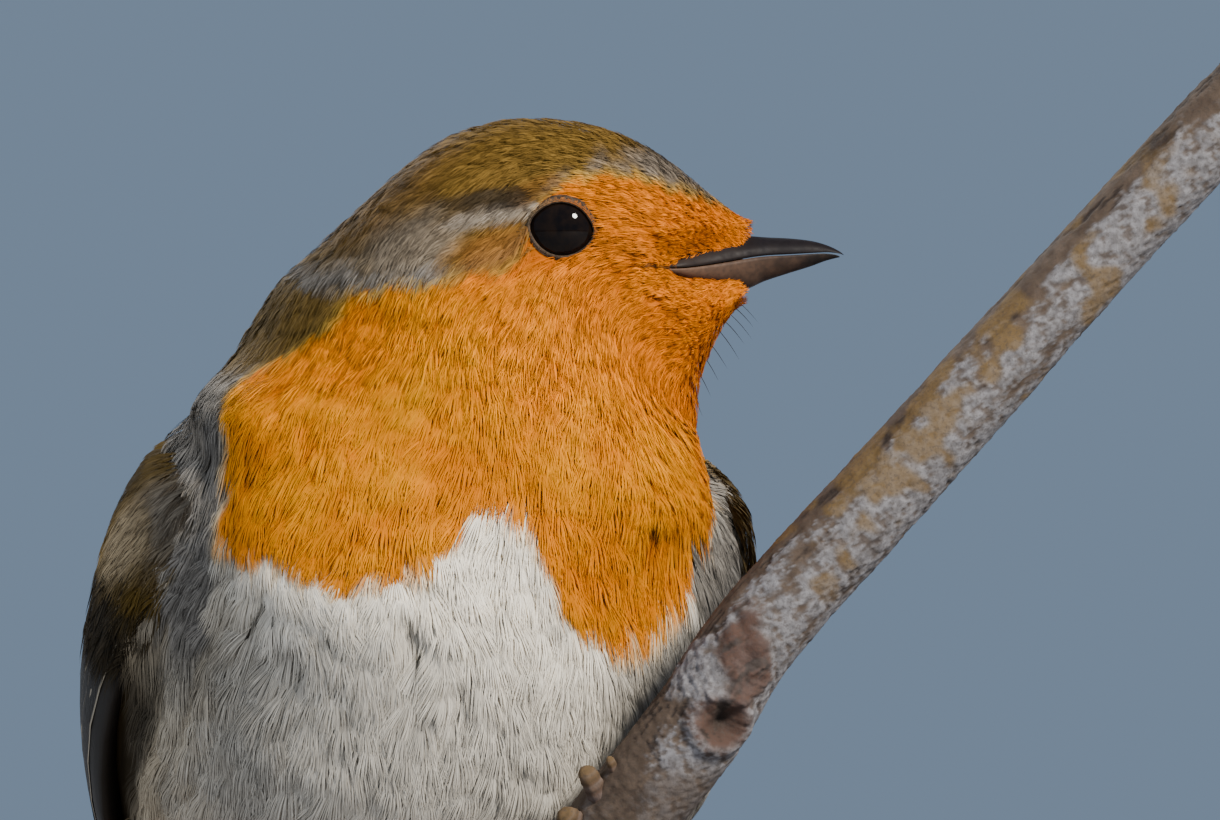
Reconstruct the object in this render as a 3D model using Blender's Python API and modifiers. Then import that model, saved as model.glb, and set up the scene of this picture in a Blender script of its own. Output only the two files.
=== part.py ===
"""European robin, life size and still, gripping a short cut branch over a display stand.

The bird's head is turned to its left, so that its bill points along +X, while its breast
faces -Y. The origin is the centre of the stand's underside. Sizes are given in millimetres
and turned into metres with MM.
"""
import math

import bpy
import bmesh
from mathutils import Matrix, Vector

MM = 0.001
GAP = 0.3 * MM                         # clearance between neighbouring solids

# ---------------------------------------------------------------- driving dimensions
TRUNK_CENTRE = Vector((-8.0, -5.0, 92.0)) * MM
BREAST_YAW = math.radians(20.0)        # the breast turns this far from -Y towards +X
TRUNK_SLOPE = math.radians(62.0)       # the trunk's axis above the horizontal

TAIL_NOTCH = 1.6 * MM                  # the middle feathers are this much shorter

HEAD_PLANE_Y = -9.0                    # mm, the head's own middle plane, from the trunk's centre
EYE_RADIUS = 3.7 * MM
EYE_PLACE = (11.0, 34.1)               # mm, x and z of both eyes from the trunk's centre
EYE_DEPTH = 5.7                        # mm, from the head's middle plane to an eye's centre

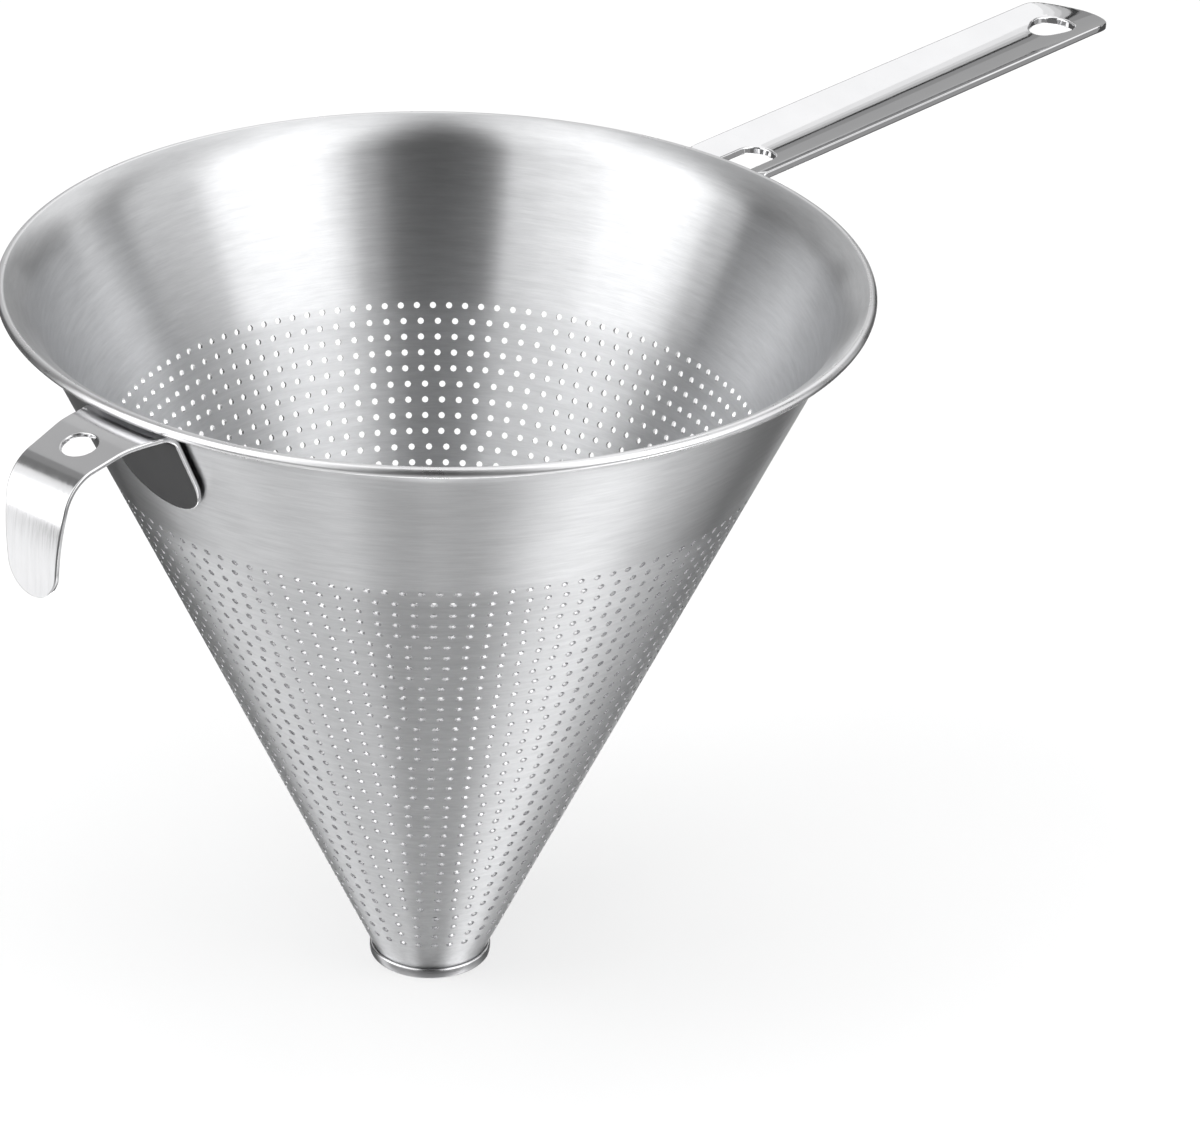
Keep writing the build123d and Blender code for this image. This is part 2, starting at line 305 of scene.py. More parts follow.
+ + + + +
=== Your objective ===
Print every record exactly as it was given.

=== Full answer ===
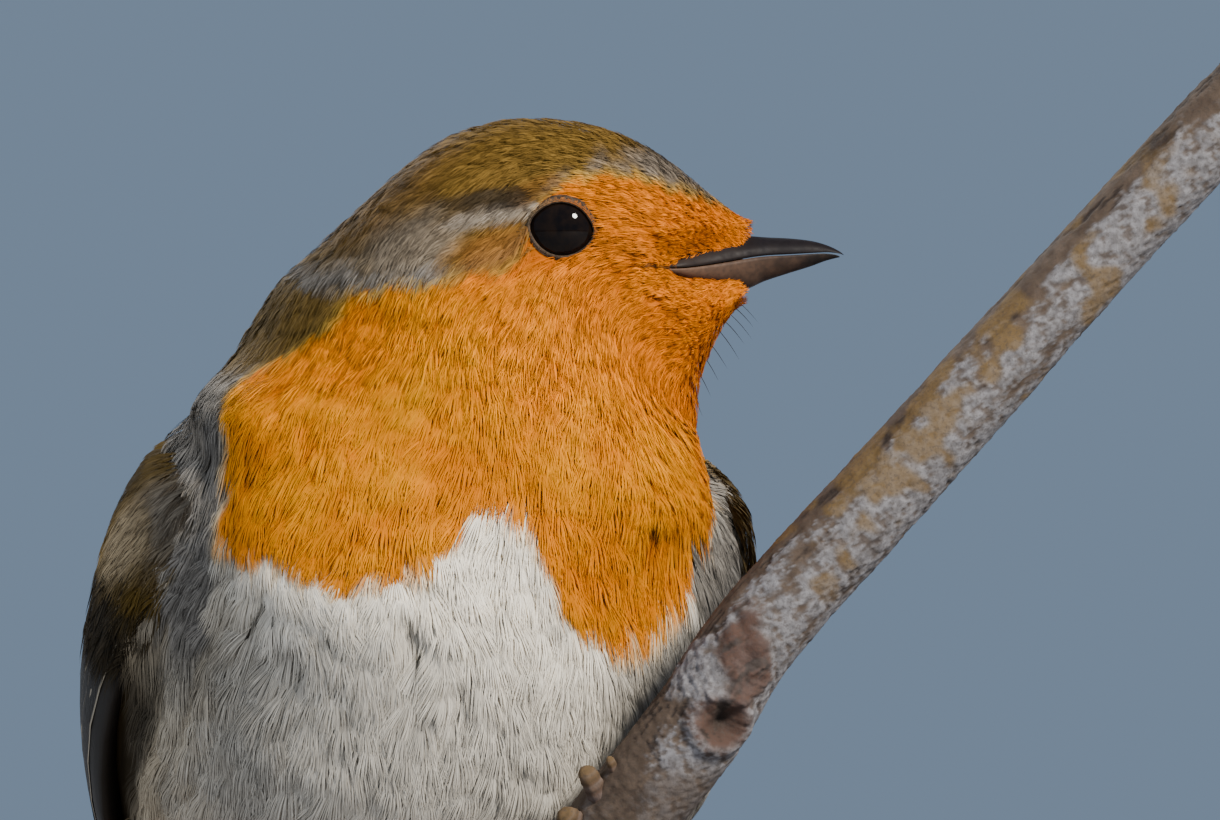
Reconstruct the object in this render as a 3D model using Blender's Python API and modifiers. Then import that model, saved as model.glb, and set up the scene of this picture in a Blender script of its own. Output only the two files.
=== part.py ===
"""European robin, life size and still, gripping a short cut branch over a display stand.

The bird's head is turned to its left, so that its bill points along +X, while its breast
faces -Y. The origin is the centre of the stand's underside. Sizes are given in millimetres
and turned into metres with MM.
"""
import math

import bpy
import bmesh
from mathutils import Matrix, Vector

MM = 0.001
GAP = 0.3 * MM                         # clearance between neighbouring solids

# ---------------------------------------------------------------- driving dimensions
TRUNK_CENTRE = Vector((-8.0, -5.0, 92.0)) * MM
BREAST_YAW = math.radians(20.0)        # the breast turns this far from -Y towards +X
TRUNK_SLOPE = math.radians(62.0)       # the trunk's axis above the horizontal

TAIL_NOTCH = 1.6 * MM                  # the middle feathers are this much shorter

HEAD_PLANE_Y = -9.0                    # mm, the head's own middle plane, from the trunk's centre
EYE_RADIUS = 3.7 * MM
EYE_PLACE = (11.0, 34.1)               # mm, x and z of both eyes from the trunk's centre
EYE_DEPTH = 5.7                        # mm, from the head's middle plane to an eye's centre

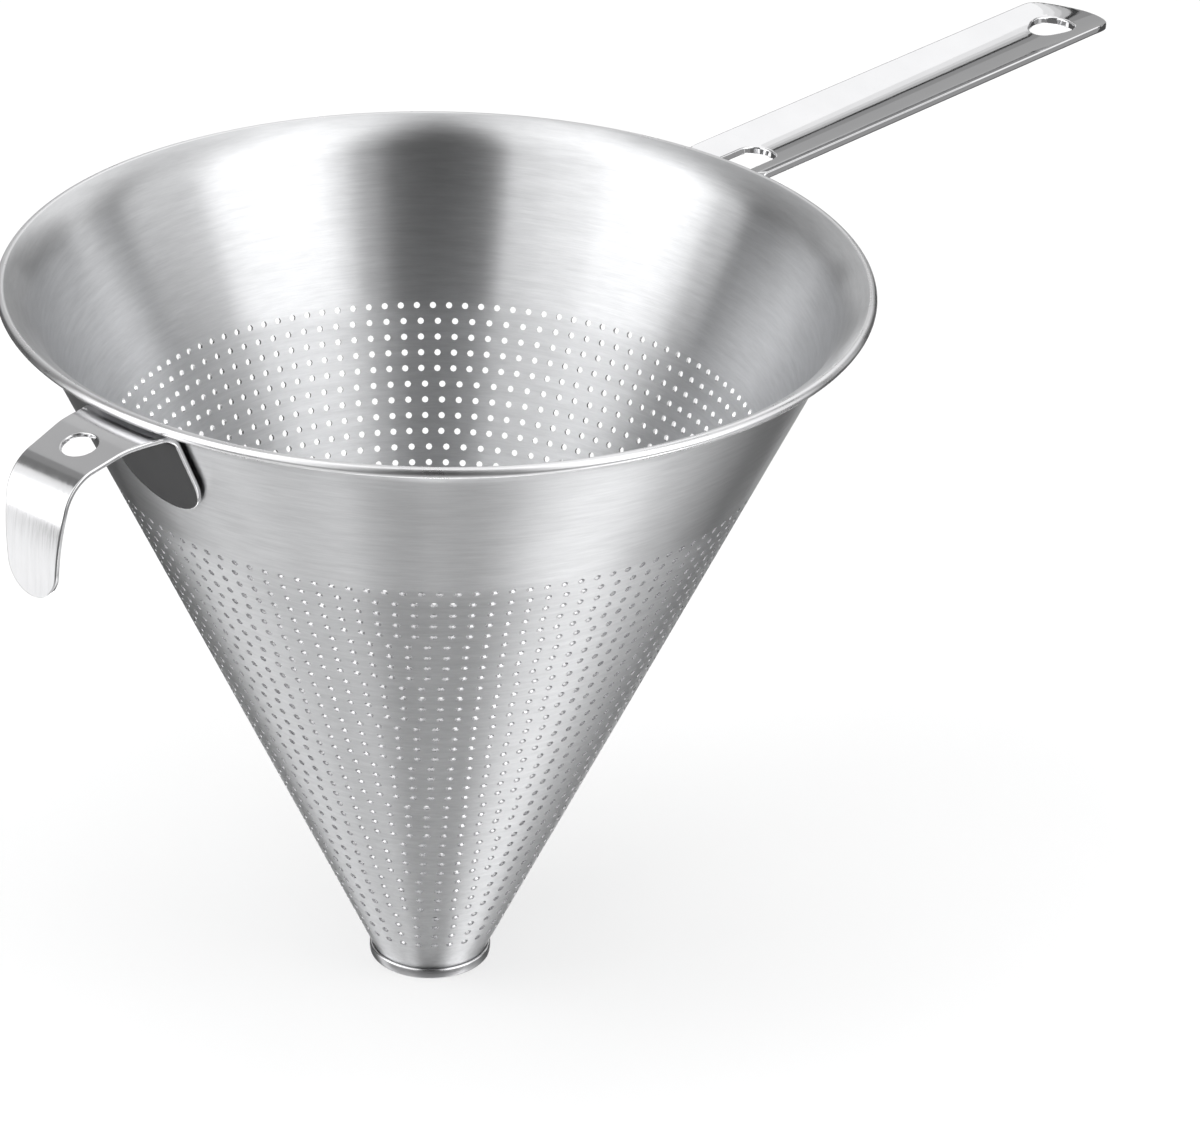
Keep writing the build123d and Blender code for this image. This is part 2, starting at line 305 of scene.py. More parts follow.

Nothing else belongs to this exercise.